Our visit to Nine Seafood Place was full of pleasant surprises. Firstly, the space kept the traditional market feel within the city, through the wide mix of stalls and continual bartering from the stall owners showcasing the products. However, unlike some of the older markets, the space felt clean, bright, airy and the alleyways were wide with ample storage underneath each of the individual stalls, which enabled visitors to flow through easily. This was also the case with the stall numbers projected on the back walls, as well as the display cards promoting the different products – keeping their tradition but also remaining clean and hygienic.
The VMO Stand (22C) at Nine Seafood Place, Whampoa
When you first walk into the market you are met by a series of bright fruit and vegetable stalls, including stalls selling fish balls, dumplings and other hotpot classics. Some of the delicious vegetables on offer at Shop 22C (the VMO stall) included aubergine, chinese cabbage, bitter cucumber and taro. We are also assured that vegetables sold at the VMO stall are grown locally in accredited farms (predominantly in the north-east of the New Territories) and safe for public consumption. This week the stall had promotional materials for local lemons and local sweet potato, as well as recipe suggestions to go with the products.
The FMO Stand (22B) at Nine Seafood Place, Whampoa
Just nextdoor, Shop no. 22B, part of the FMO, offered a variety of frozen seafood products, many of which display the Accredited Fish Farm Scheme (AFFS) logo, assuring consumers that fish has been cultured locally, in line with good aquaculture practices and with a transparent supply chain. Their very cool QR code on each package allows consumers to use their mobile phones to scan the sticker and obtain relevant information about the product – such as the origin of the fishery product, its safety test results and the contact number for the fish farm that supplied it. During our visit, Shop no. 22B had a promotion on Jade Perch, which also featured a recipe.
To us at Food Made Good, the ethical sourcing of fish and vegetables is key to a sustainable food system. The sourcing of fish by responsible methods which has been cultured in Hong Kong waters is important to uphold the sustainability of the product. Supporting local fishing and farming industries is important for various reasons: they support local economies, reduce the supply chain of products (minimising the environmental impact) and well as retain local cultural practices.

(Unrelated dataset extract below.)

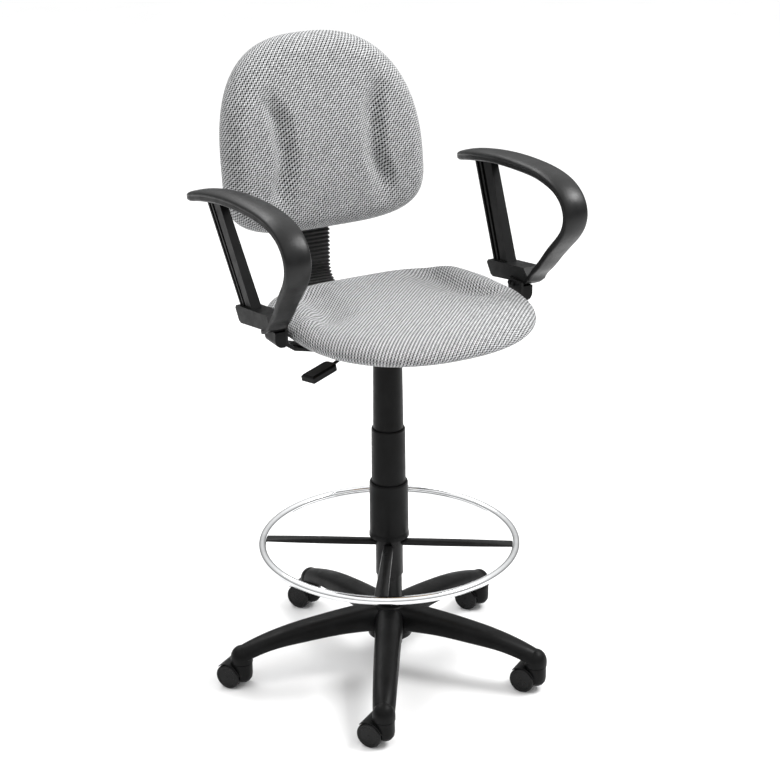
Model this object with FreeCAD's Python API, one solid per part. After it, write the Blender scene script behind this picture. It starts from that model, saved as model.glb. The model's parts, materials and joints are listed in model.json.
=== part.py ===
import FreeCAD, Part

# A drafting chair: a five-leg base on twin-wheel casters, a gas lift under a three-piece telescopic cover,
# a foot ring on four spokes, a padded seat, a padded back on a J-shaped bar, and two moulded loop arms.
#
# Millimetres. +Z is up, the sitter faces -Y, and the sitter's right hand is on the -X side.
# The origin is on the floor, under the axis that the seat swivels on.

import math
import os

from FreeCAD import Vector

# ---------------------------------------------------------------- driving dimensions

# Base and casters
LEGS = 5
LEG_ANGLE = -121.0            # direction of the first leg, in degrees from +X
STEM_CIRCLE_R = 299.5         # the caster stems stand on this circle
HUB_BOTTOM_Z = 70.0
HUB_TOP_Z = 139.0
TIP_BOTTOM_Z = 54.0
TIP_R = 20.3                  # half width of a leg where it meets its socket
SOCKET_R = 21.6
STEM_R = 5.5
STEM_TOP_Z = 80.0
WHEEL_R = 25.0
WHEEL_INNER = 8.5             # wheel faces, from the middle of the caster
WHEEL_OUTER = 24.5
CASTER_TRAIL = 20.0           # the axle stands this far behind the stem
CASTER_ANGLE = 123.5          # the way all five casters trail, in degrees from +X
AXLE_R = 4.0
RUNNING_GAP = 0.05            # radial clearance of a shaft in its bore

# Gas lift
TUBE_R = 24.0
TUBE_WALL = 1.5
TUBE_BOTTOM_Z = 48.0
TUBE_TOP_Z = 430.0
CYLINDER_R = 14.0
CYLINDER_BORE_R = 11.08
CYLINDER_BOTTOM_Z = 215.0
TAPER_BOTTOM_Z = 672.0
TAPER_TOP_Z = 705.0
TAPER_TOP_R = 13.0
ROD_R = 5.0
RELEASE_PIN_R = 4.0
RELEASE_PIN_TOP_Z = 709.0

# Foot ring
RING_R = 246.0                # centreline of the hoop
RING_TUBE_R = 8.0
RING_Z = 270.0
SPOKES = 4
SPOKE_ANGLE = -32.5
COLLAR_R = 26.5
COLLAR_WALL = 1.45
COLLAR_BOTTOM_Z = 204.0
COLLAR_TOP_Z = 283.0
RING_KNOB_ANGLE = 61.5
RING_KNOB_Z = 226.0

# Telescopic cover
LOWER_COVER_Z = (285.5, 400.0)
MIDDLE_COVER_Z = (372.0, 510.0)
TOP_COVER_Z = (474.0, 664.0)

# Seat
SEAT_HALF_WIDTH = 231.0
SEAT_FRONT_Y = -292.0
SEAT_REAR_Y = 140.0
SEAT_BOTTOM_Z = 722.0
SEAT_WAIST_Z = 758.0          # height where the cushion is widest
SEAT_TOP_Z = 779.0
SEAT_TUCK = 118.0             # how far the underside pulls in from the waist
SEAT_SHOULDER = 30.0          # how far the top pulls in from the waist
BOARD_INSET = 80.0
BOARD_Z = (723.0, 735.0)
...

In addition to the multitude of stalls which are available, in case you’re not looking to pick up fish or groceries, visitors are welcome to check out the Japanese products such as cheesecake, meats, and a range of restaurants within the venue.
To get to FMO’s and VMO’s stores at Nine Seafood Place, simply take the MTR to Whampoa and you are helpfully signposted all the way along Tak Fung Street. Alternatively you can take multiple bus routes: 1R, 3B, 7B, 15, 85S, 85X, 268B, 269B, 297, 297P or Mini Bus routes: 2, 8, 13, 26.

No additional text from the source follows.